Public Works Director Neil Coulston also retired and was replaced by assistant Joe Ray. David Mann, 20, became the youngest city council member when he was elected in November. Niles Mayor Mike McCauslin was elected to an unprecedented fourth four-year term.
The city managed to balanced its budget despite the need to cut $450,000 from its budget due to a decrease in state revenue sharing. The reductions were met by not replacing exiting police officers and firefighters. The city is also saving money by not hiring a police captain after Jim Millin took Huff’s place as police chief.
The city also continues to debate what should be done with the Pucker Street Dam. Niles has received a few offers from companies interested in restoring power to the facility, but a group known as the Dowagiac Riverkeepers is pushing for the dam’s removal.
In Bertrand Township, Supervisor John Mefford and trustee Dick Haigh, both long-time board members, were recalled from office in May.
Niles Main Street got a bit of a makeover in 2011, at least in its promotional materials. Niles was one of four Michigan communities selected by Michigan Main Street to participate in the pilot downtown branding service.
Niles Main Street received a new website, marketing materials and a fresh downtown logo as part of the program.

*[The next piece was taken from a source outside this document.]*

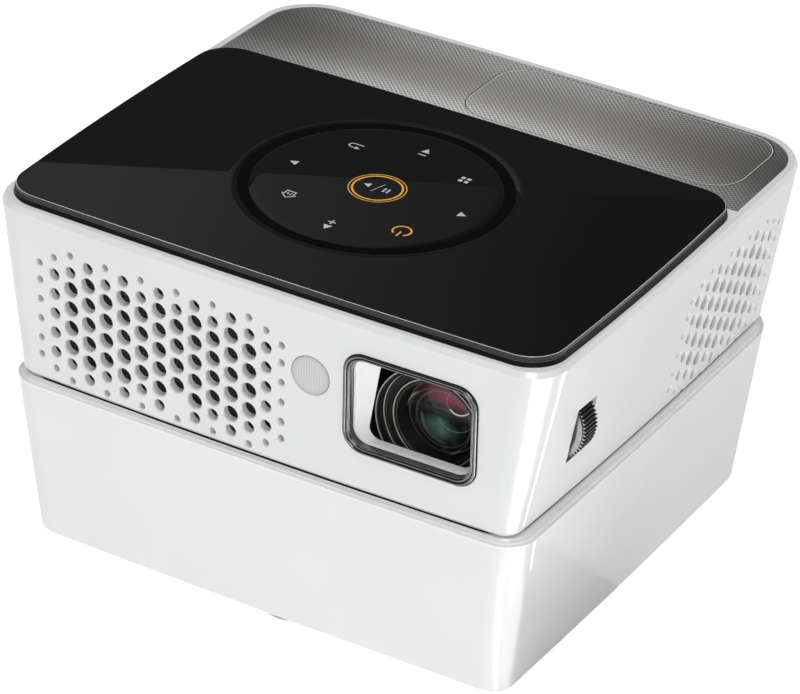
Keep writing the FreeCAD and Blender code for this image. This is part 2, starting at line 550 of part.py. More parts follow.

This came after Niles was named the “Best Main Street in Michigan” by the travel website officialbestof.com, earning the downtown a feature spot on Discovery Channel.
The city was also showcased on Food Network, when the 2011 Hunter Ice Festival was featured on the program “Ice Brigade.”
Downtown Niles also came alive in the summer with the addition of several car shows.
The Occupy Wall Street movement gained steam in cities across the country, including Niles, which drew more than 100 protestors at its first rally in October.
That rally gained national attention when filmmaker Michael Moore gave it a shout-out on the MSNBC program “The Last Word with Lawrence O’Donnell” and the national news program “Democracy Now!”
Occupy Southwest Michigan, organized by Niles resident Matthew Rosenhagen, has held seven rallies throughout the area.